#### GIVEN DATA:

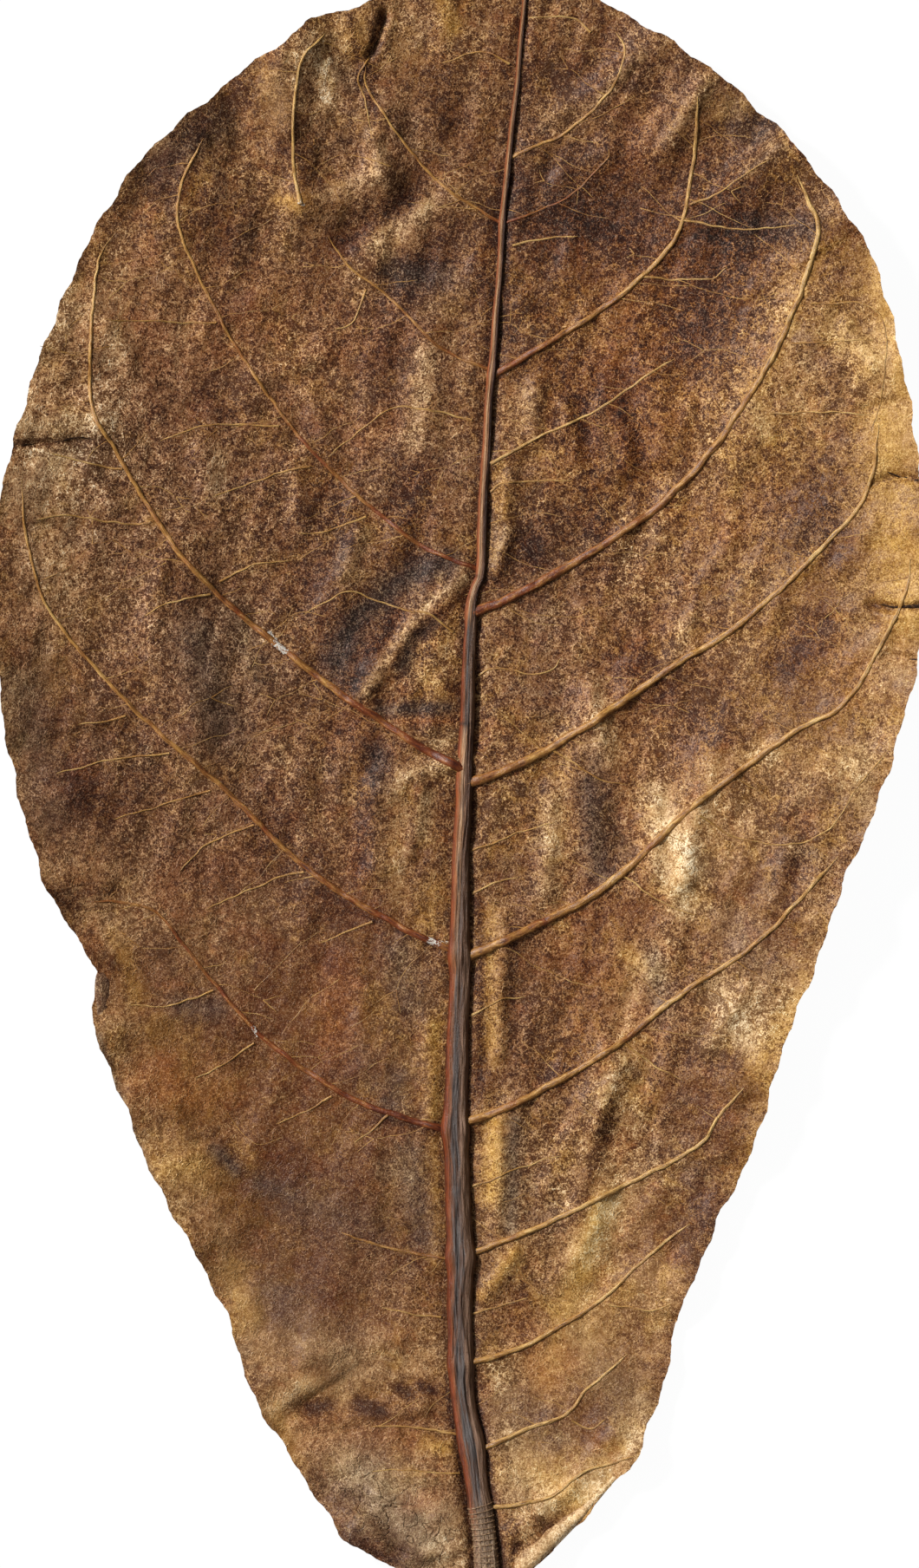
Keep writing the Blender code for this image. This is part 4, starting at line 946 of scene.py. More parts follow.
        # Wide drifts of each hue: size of the drifts, where they start and are full, most of the hue
        for number, (over, size, low, high, most) in enumerate((
                (warm, 7.0, 0.5, 0.64, 0.42), (red, 5.5, 0.54, 0.66, 0.35),
                (plum, 8.0, 0.52, 0.64, 0.12), (grey, 9.0, 0.54, 0.68, 0.22))):
            drift = s.grain(size, 3.0, 0.65, 0.5, seed=10.0 + number)
            colour = s.lay(over, s.step_up(drift, low, high), most, colour)
        # Gold, rust and plum are stains; the slate grey is partly painted shade, and the cream is a
        # painted sheen on fold crests
        for tint, most, over in (
                (Tint.GOLD, 0.75, warm), (Tint.RUST, 0.8, red), (Tint.PLUM, 0.6, plum),
                (Tint.SLATE_AND_SHADE, 0.7, grey), (Tint.PAINTED_SHEEN, 0.7, cream)):
            colour = s.lay(over, tint_mark[tint], most, colour)
        for dots, depth in ((blots, self.blot_depth), (specks, self.speck_depth)):
            colour = s.lay(srgb("#a48f76"), dots, depth, colour, "MULTIPLY")
        # Painted glints: a neutral grey added on the bright grains between the specks
        painted_glint = s.step_up(s.math("SUBTRACT", 1.0, speck), 0.5, 0.7)
        colour = s.lay(srgb("#4c463c"), painted_glint, self.painted_glint, colour, "ADD")
        # Painted shade: the crease lines of the crumpled places are darkened
        lines = s.near_half(s.grain(self.wrinkle_size, 2.0, 0.5, 1.2, seed=13.0), 0.03)
        lines = s.math("MULTIPLY", lines, tint_mark[Tint.CRUMPLED])
        colour = s.lay(srgb("#a08770"), lines, 0.6, colour, "MULTIPLY")
        smooth = s.ramp(tone, ((0.2, "#2f2415"), (0.8, "#6a5230")))
        colour = s.blend(s.attribute("under"), s.crusted(colour, speck), smooth)
        s.bump(s.mix_up(0.0, (
            (speck, 0.0, -0.14), (clump, 0.0, 0.34), (net, 0.0, 0.2), (thread, 0.0, 0.13),
            (patch, 0.0, 0.8), (lines, 0.0, -0.35))), 0.4, 0.9)
        roughness = s.mix_up(0.34, ((speck, 0.0, 0.2), (specks, 0.0, 0.35)))
        s.surface.inputs["Specular IOR Level"].default_value = self.gloss
        s.surface.inputs["Coat Weight"].default_value = self.wax
        s.surface.inputs["Coat Roughness"].default_value = self.wax_roughness
        return s.finish(colour, roughness, self.ior)


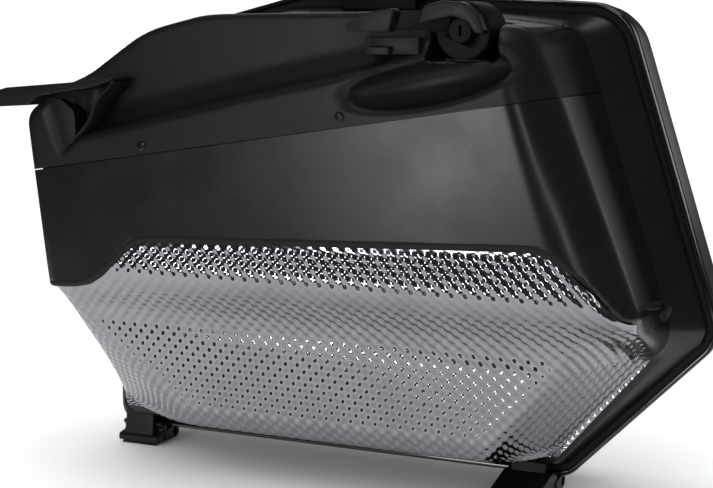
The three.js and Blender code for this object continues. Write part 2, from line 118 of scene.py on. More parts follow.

#### TASK DIRECTIONS:
Repeat every entry word for word.

#### TASK RESPONSE:
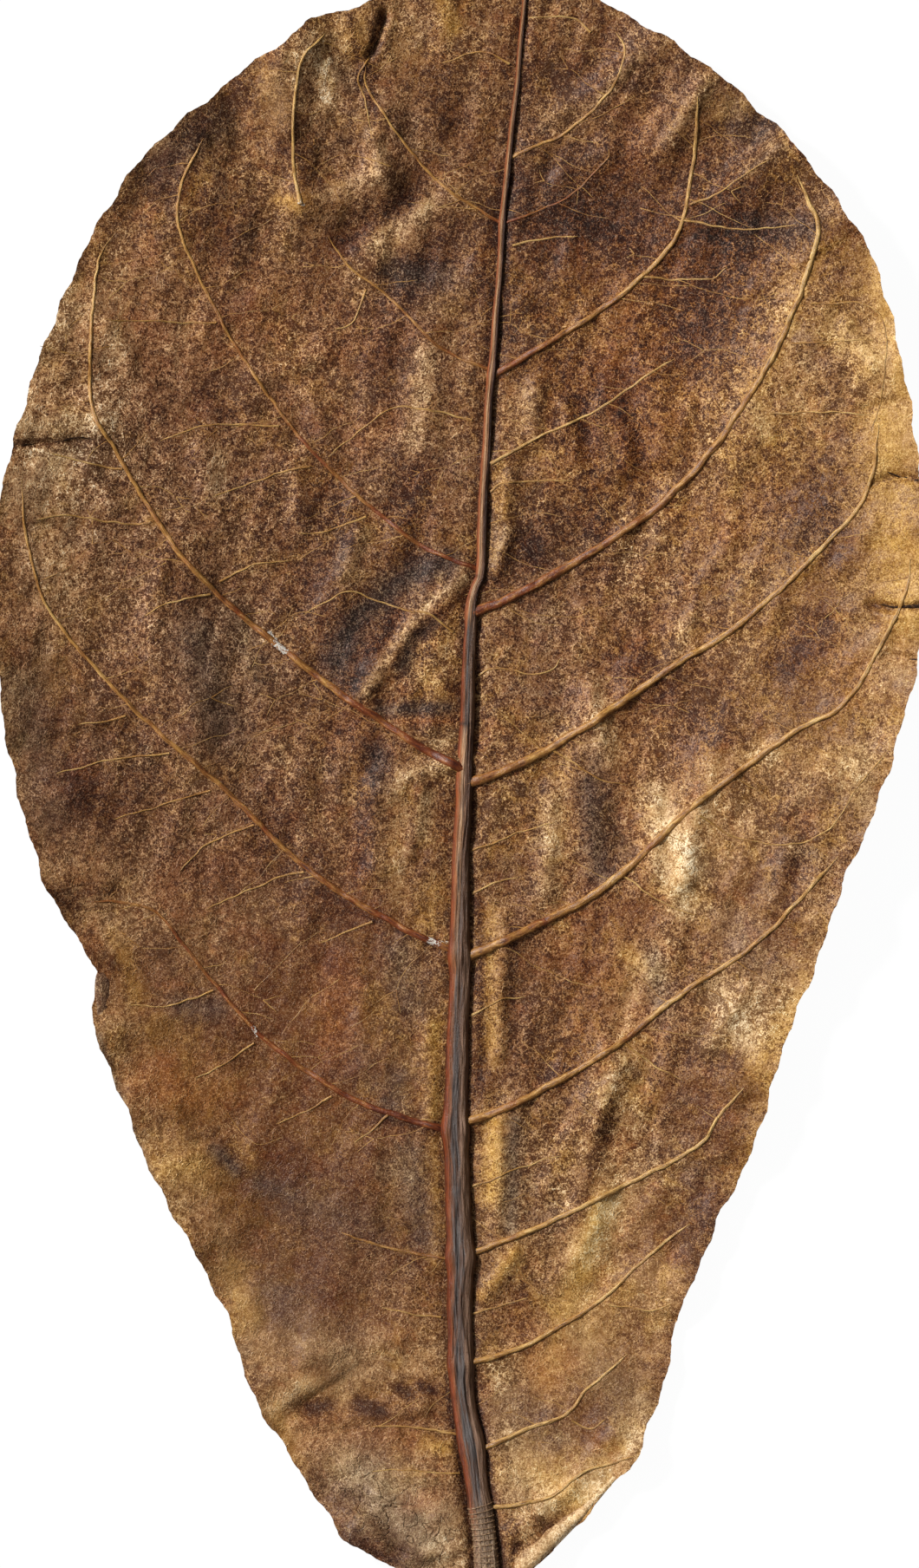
Keep writing the Blender code for this image. This is part 4, starting at line 946 of scene.py. More parts follow.
        # Wide drifts of each hue: size of the drifts, where they start and are full, most of the hue
        for number, (over, size, low, high, most) in enumerate((
                (warm, 7.0, 0.5, 0.64, 0.42), (red, 5.5, 0.54, 0.66, 0.35),
                (plum, 8.0, 0.52, 0.64, 0.12), (grey, 9.0, 0.54, 0.68, 0.22))):
            drift = s.grain(size, 3.0, 0.65, 0.5, seed=10.0 + number)
            colour = s.lay(over, s.step_up(drift, low, high), most, colour)
        # Gold, rust and plum are stains; the slate grey is partly painted shade, and the cream is a
        # painted sheen on fold crests
        for tint, most, over in (
                (Tint.GOLD, 0.75, warm), (Tint.RUST, 0.8, red), (Tint.PLUM, 0.6, plum),
                (Tint.SLATE_AND_SHADE, 0.7, grey), (Tint.PAINTED_SHEEN, 0.7, cream)):
            colour = s.lay(over, tint_mark[tint], most, colour)
        for dots, depth in ((blots, self.blot_depth), (specks, self.speck_depth)):
            colour = s.lay(srgb("#a48f76"), dots, depth, colour, "MULTIPLY")
        # Painted glints: a neutral grey added on the bright grains between the specks
        painted_glint = s.step_up(s.math("SUBTRACT", 1.0, speck), 0.5, 0.7)
        colour = s.lay(srgb("#4c463c"), painted_glint, self.painted_glint, colour, "ADD")
        # Painted shade: the crease lines of the crumpled places are darkened
        lines = s.near_half(s.grain(self.wrinkle_size, 2.0, 0.5, 1.2, seed=13.0), 0.03)
        lines = s.math("MULTIPLY", lines, tint_mark[Tint.CRUMPLED])
        colour = s.lay(srgb("#a08770"), lines, 0.6, colour, "MULTIPLY")
        smooth = s.ramp(tone, ((0.2, "#2f2415"), (0.8, "#6a5230")))
        colour = s.blend(s.attribute("under"), s.crusted(colour, speck), smooth)
        s.bump(s.mix_up(0.0, (
            (speck, 0.0, -0.14), (clump, 0.0, 0.34), (net, 0.0, 0.2), (thread, 0.0, 0.13),
            (patch, 0.0, 0.8), (lines, 0.0, -0.35))), 0.4, 0.9)
        roughness = s.mix_up(0.34, ((speck, 0.0, 0.2), (specks, 0.0, 0.35)))
        s.surface.inputs["Specular IOR Level"].default_value = self.gloss
        s.surface.inputs["Coat Weight"].default_value = self.wax
        s.surface.inputs["Coat Roughness"].default_value = self.wax_roughness
        return s.finish(colour, roughness, self.ior)


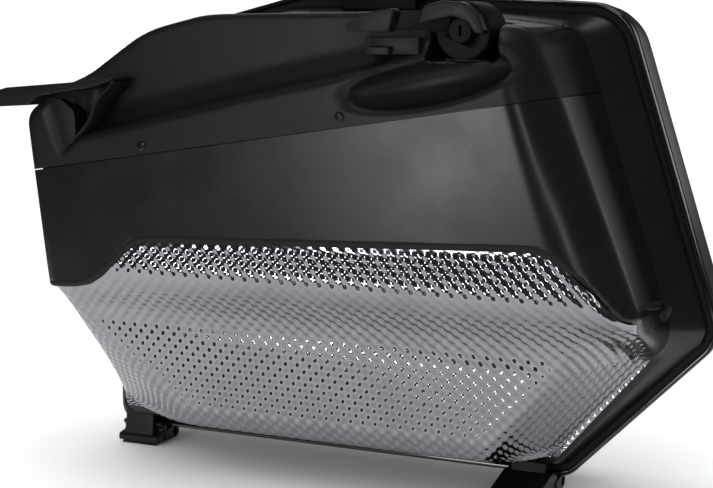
The three.js and Blender code for this object continues. Write part 2, from line 118 of scene.py on. More parts follow.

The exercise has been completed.